Additional level of control	Potentially conferring robustness
• Cyclin B (CLOCK3) together with Cdk1 (DRIVER) phosphorylates and inhibits Sirt1 (MODULATOR)[99], with loss of activity of the latter being correlated to cell cycle withdrawal[100]	• Cyclin E (CLOCK1) together with Cdk2 (DRIVER) phosphorylates and inhibits FoxO1 (CONTROLLER2)[105]
• Sirt1 (MODULATOR) acetylates and activates Cyclin B (CLOCK3) together with Cdk1 (DRIVER)[101]	• Sirt1 (MODULATOR) acetylates and inhibits FoxO1 (CONTROLLER2)[106,107] and FoxO3 (CONTROLLER3)[108], although it has also been reported that Sirt1 may activate FoxO3[109,110]
• Sirt1 (MODULATOR) promotes transcription of FoxM1 (CONTROLLER1)[102], although it has also been reported that FoxM1 promotes transcription of Sirt1[103]	• FoxO3 (CONTROLLER3) inhibits transcription of FoxM1 (CONTROLLER1)[111–113]
• FoxM1 (CONTROLLER1) inhibits transcription of p27Kip1 (TIMER)[104]	• FoxO3 (CONTROLLER3) and FoxO4 (CONTROLLER4) promote transcription of p27Kip1 (TIMER)[108,114,115]

Altogether, the evidence presented here suggests that a “clock unit” regulating timing of cell division may be conserved from yeast to mammalian cells. The intricacy within the network of regulations among multiple Fox proteins, Sirtuin, mitotic cyclin/Cdk complexes, and their stoichiometric inhibitor reflects possible mechanisms through which timing and robustness of cell division is ensured for the more sophisticated living organisms.

Outlook

Deregulation of cell cycle timing, which speeds up or slows down the frequency of cyclin/Cdk oscillations, may result in disease development such as when mis-regulation of c-Myc and cyclin levels occur[80,81]. Because of the emergent role as hubs connecting intracellular pathways to control gene expression, Fkh may function as a building block that integrates regulatory modules to realize cell physiology.

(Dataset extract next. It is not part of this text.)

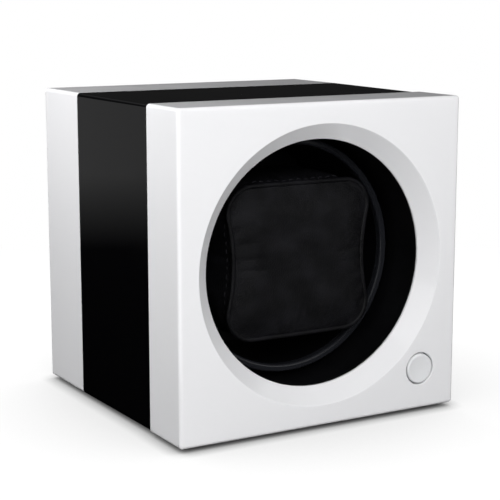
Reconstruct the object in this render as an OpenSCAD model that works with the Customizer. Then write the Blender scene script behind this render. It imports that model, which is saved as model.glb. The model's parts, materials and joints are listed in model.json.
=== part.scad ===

Within this scenario, molecular routes by which some cells (i) escape proper timing, (ii) alter dynamics of cell proliferation, and (iii) compromise viability potentially resulting in cellular dysfunctions and disease development in humans may be suggested to counter such escapes.

In humans, FoxM1 and FoxP transcription factors are the closest homologs of the yeast Fkh1 and Fkh2[67,82], and, of note, FoxM1 regulates the expression of the mitotic Cyclin B[83] similarly to the mechanism through which Fkh2 regulates Clb2 expression[26]. The awareness of emerging roles of FoxM1 and FoxO transcription factors as prognostic and predictive markers for the diagnosis and precise screening of cancer patients[84,85] suggests that a multi-scale, systems biology-driven understanding of the complex regulation between cyclin/Cdk activities and Fkh-centered transcriptional network may reveal new molecular mechanisms through which these factors act in the context of human physiology and its deregulation.